Il aura fallu attendre plus de quatre-vingts ans pour qu’enfin on rende à Modigliani sa place prépondérante dans l’histoire de l’art du XXe siècle. Renouant avec son passé prestigieux de premier musée d’Art moderne (le Musée national des Arts vivants), le Musée du Luxembourg signe cet automne l’une de ses expositions les plus abouties. En une centaine de tableaux, dont vingt-six œuvre jamais exposées, c’est avec beaucoup d’à-propos qu’il rend hommage aux multiples facettes de l’art de Modigliani. Au fur et à mesure que l’on progresse dans cette exposition dont la remarquable conception est à souligner, on se retrouve peu à peu plongé dans un jeu de références bien plus que d’obédiences. Chez Modigliani, la peinture est renoncement, mais un renoncement d’une prodigieuse fertilité. Condamné par sa condition physique trop fragile à abandonner la sculpture, il sut en effet trouver sur la toile un espace d’une profondeur symbolique, sémiotique presque, où la désincarnation de la figure humaine n’est pas sans rappeler les recherches menées à la même époque par Matisse ou Picasso.

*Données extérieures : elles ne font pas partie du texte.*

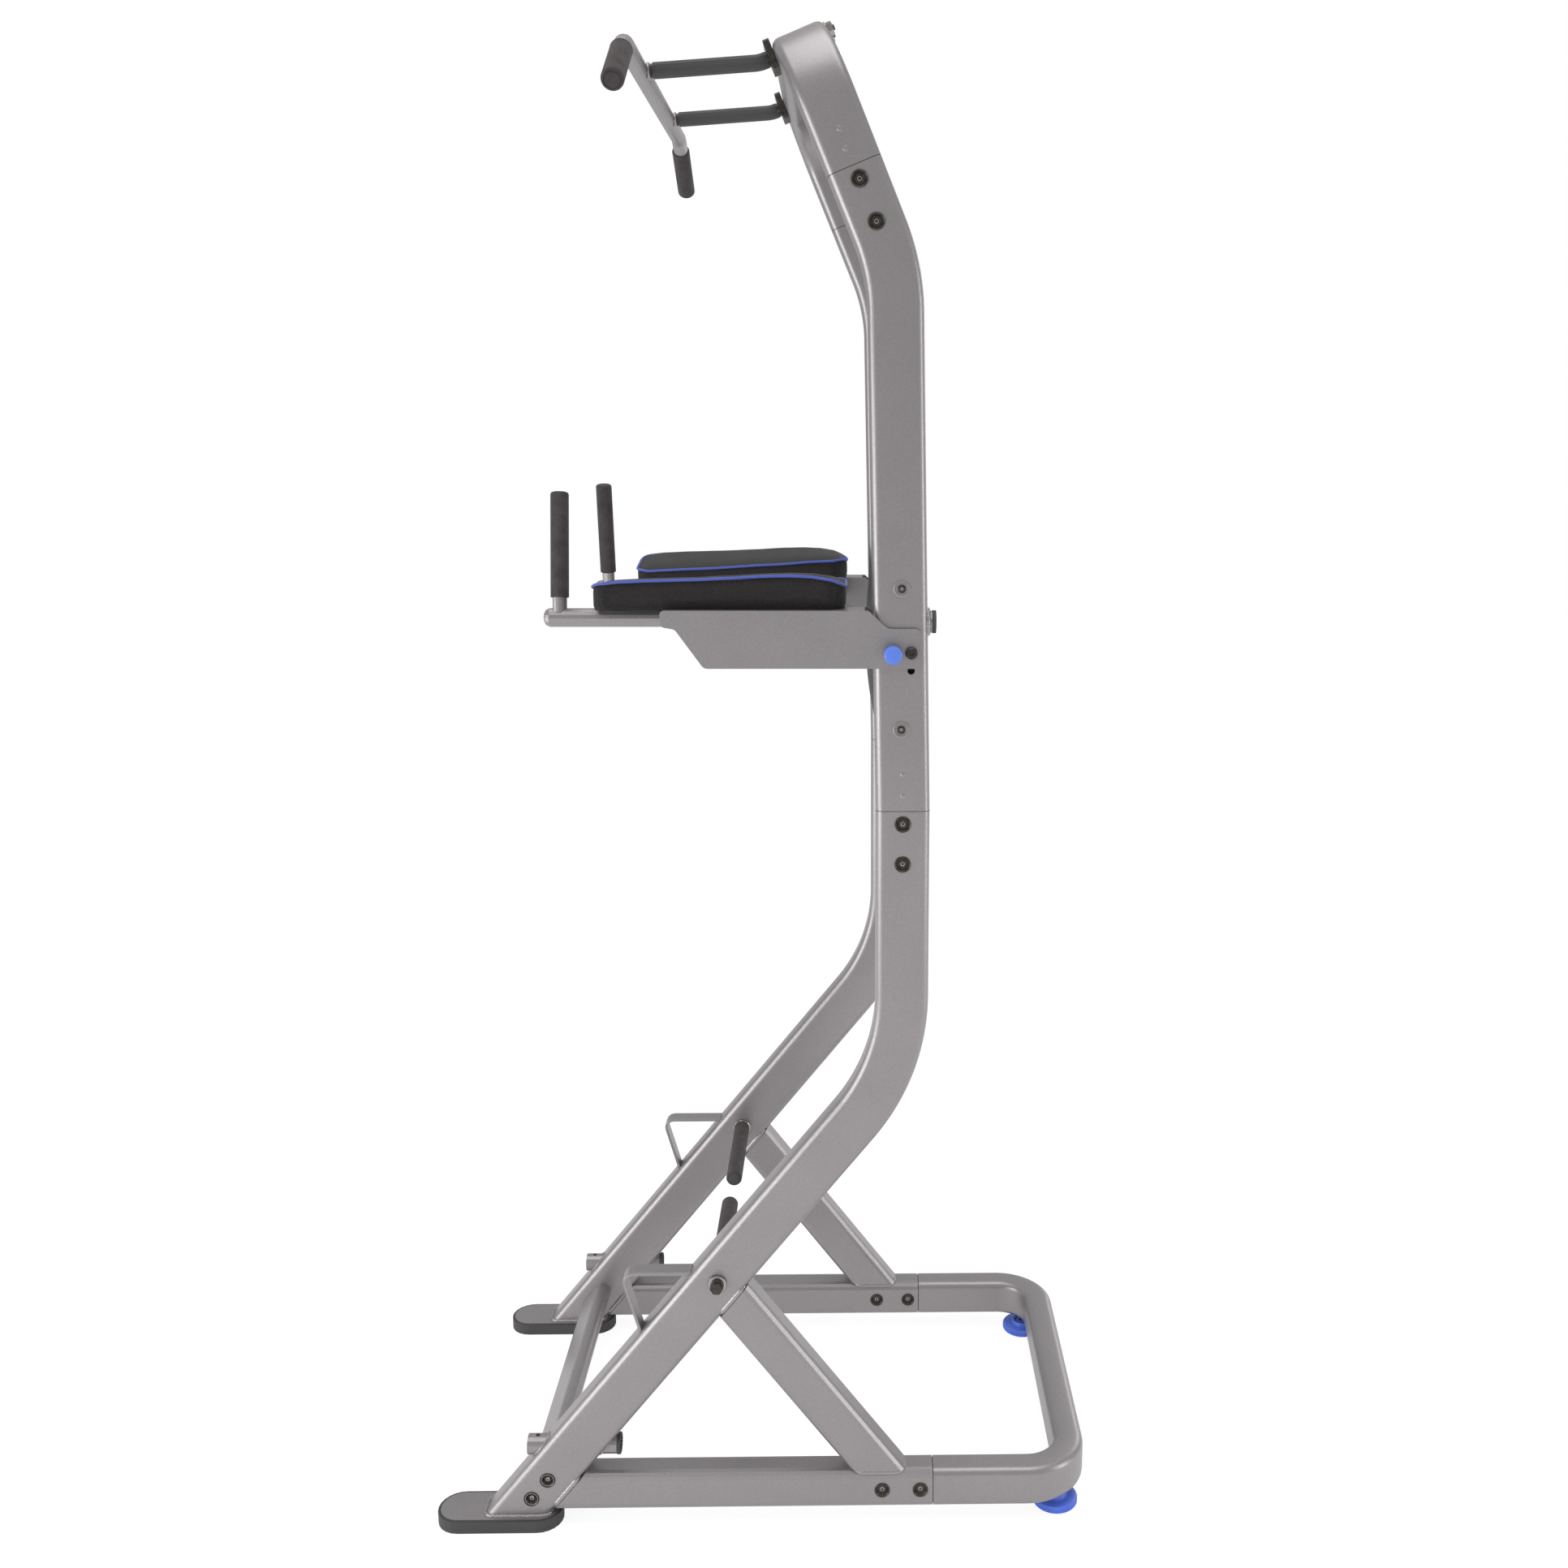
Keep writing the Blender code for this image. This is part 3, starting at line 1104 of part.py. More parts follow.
def pull_pin(side, pivot):
    """The pin that locks the arm, pulled out; its hollow knob slides over the boss."""
    name = f"pull_pin_{side_name(side)}"
    knob = CHEEK_PLAY + CHEEK + BOSS_LENGTH + 0.0005
    hollow = knob + PIN_TRAVEL + 0.0008
    profile = [(0, PIN_STANDOFF), (PIN_RADIUS - 0.001, PIN_STANDOFF),
               (PIN_RADIUS, PIN_STANDOFF + 0.001), (PIN_RADIUS, hollow),
               (BOSS_RADIUS + 0.0006, hollow), (BOSS_RADIUS + 0.0006, knob),
               (KNOB_RADIUS - 0.0006, knob), (KNOB_RADIUS, knob + 0.0006),
               (KNOB_RADIUS, knob + KNOB_LENGTH - 0.0015),
               (KNOB_RADIUS - 0.0015, knob + KNOB_LENGTH), (0, knob + KNOB_LENGTH)]
    place = lock_pin_place(side)
    axis = axis_empty(f"pull_pin_axis_{side_name(side)}", place)
    obj = new_object(name, turned(name, profile, place, X_AXIS * side), blue_plastic())
    ride_on(obj, axis)
    axis.parent = pivot
    axis.location = place - pivot.location
    return obj


def centre_on_origin():
    """Moves the whole rack along Y, so that the origin is under the middle of its box."""
    for obj in bpy.data.objects:
        if obj.parent is None:
            obj.location.y -= (FRONT_Y + REAR_Y) / 2


def build():
    clear_scene()
    for side in (1, -1):
        leg(side)
        side_rail(side)
        strut(side)
        foot_plate(side)
        foot_sole(side)
        mid_spigot(side)
        upper_spigot(side)
        rear_spigot(side)
        levelling_foot(side)
        low_socket(side)
        rear_socket(side)
        band_loop(side)
        low_handle_bar(side)
        low_handle_grip(side)
        upright(side)
        neutral_bar(side)
        neutral_sleeve(side)
        pull_up_grip(side)
        pivot_bolt(side)
        pivot = axis_empty(f"arm_axis_{side_name(side)}",
                           Vector((side * HALF_SPACING, PIVOT_Y, PIVOT_Z)))
        arm_bracket(side, pivot)
        arm_tube(side, pivot)
        arm_grip(side, pivot)
        arm_pad_board(side, pivot)
        arm_pad(side, pivot)
        pull_pin(side, pivot)
    cross_tube()
    rear_base()
    top_arch()
    pull_up_bar()
    for level, z in zip(("upper", "lower"), BACKREST_BAR_ZS):
        backrest_bar(level, z)
    backrest_board()
    backrest_pad()
    centre_on_origin()


build()
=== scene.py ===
# %% [markdown]
# # A bodyweight rack for pull-ups, dips and knee raises
#
# The rack is a welded and bolted steel frame with padded arms that fold down. The frame
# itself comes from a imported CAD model, whose nodes already have the right shape, so this
# script gives them their finishes and adds what CAD leaves plain: the sewn cushions, the
# moulded feet and knobs, the screws and the weld beads.

# %% Load the frame
import json
from math import atan2, cos, hypot, pi, radians, sin, tan

import bmesh
import bpy
from mathutils import Matrix, Vector


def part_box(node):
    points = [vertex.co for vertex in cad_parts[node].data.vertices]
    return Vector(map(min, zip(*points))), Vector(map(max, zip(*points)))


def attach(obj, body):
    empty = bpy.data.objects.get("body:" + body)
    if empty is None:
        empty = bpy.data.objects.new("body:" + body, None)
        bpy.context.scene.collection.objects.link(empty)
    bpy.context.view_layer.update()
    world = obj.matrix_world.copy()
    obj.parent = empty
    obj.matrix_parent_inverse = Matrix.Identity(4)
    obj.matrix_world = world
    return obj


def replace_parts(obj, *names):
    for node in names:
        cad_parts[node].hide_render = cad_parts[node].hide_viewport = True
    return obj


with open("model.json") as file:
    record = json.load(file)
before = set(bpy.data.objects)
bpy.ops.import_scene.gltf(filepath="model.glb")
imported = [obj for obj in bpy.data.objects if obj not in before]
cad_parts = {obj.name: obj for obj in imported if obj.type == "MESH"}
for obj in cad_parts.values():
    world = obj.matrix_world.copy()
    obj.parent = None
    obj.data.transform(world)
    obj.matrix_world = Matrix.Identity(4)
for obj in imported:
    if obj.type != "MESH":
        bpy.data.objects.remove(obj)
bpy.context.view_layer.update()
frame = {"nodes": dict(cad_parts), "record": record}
nodes = frame["nodes"]
SIDES = (("right", 1), ("left", -1))      # each hand, and the sign of its x
X_AXIS, Y_AXIS, Z_AXIS = Vector((1, 0, 0)), Vector((0, 1, 0)), Vector((0, 0, 1))

# %% [markdown]
# ## Camera
#
# The photograph looks at the rack from its right side, a little from above. The camera
# could be placed by eye, but its position and lens were worked out from the rack's own
# straight edges, so that the picture can be compared with the photograph point by point.


# %% Camera
def linked(name, data):
    """A new object that shows this data, linked to the scene."""
    made = bpy.data.objects.new(name, data)
    bpy.context.scene.collection.objects.link(made)
    return made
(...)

L’Italie, terre natale du peintre que Jacques Émile Blanche qualifiait de « descendant direct des pieux imagiers siennois », est bien sûr à l’honneur, comme dans Le Mendiant de Livourne, exposé pour la première fois. C’est néanmoins surtout la série de portraits qui offre un jeu de correspondances et de passerelles entre des veines stylistiques fort différentes, puisées tout autant dans les formes « premières » de l’art nègre, océanien ou cambodgien, que chez ses compagnons de Bohème, Soutine, Kisling, Othon Friesz, Max Jacob, Zborowski...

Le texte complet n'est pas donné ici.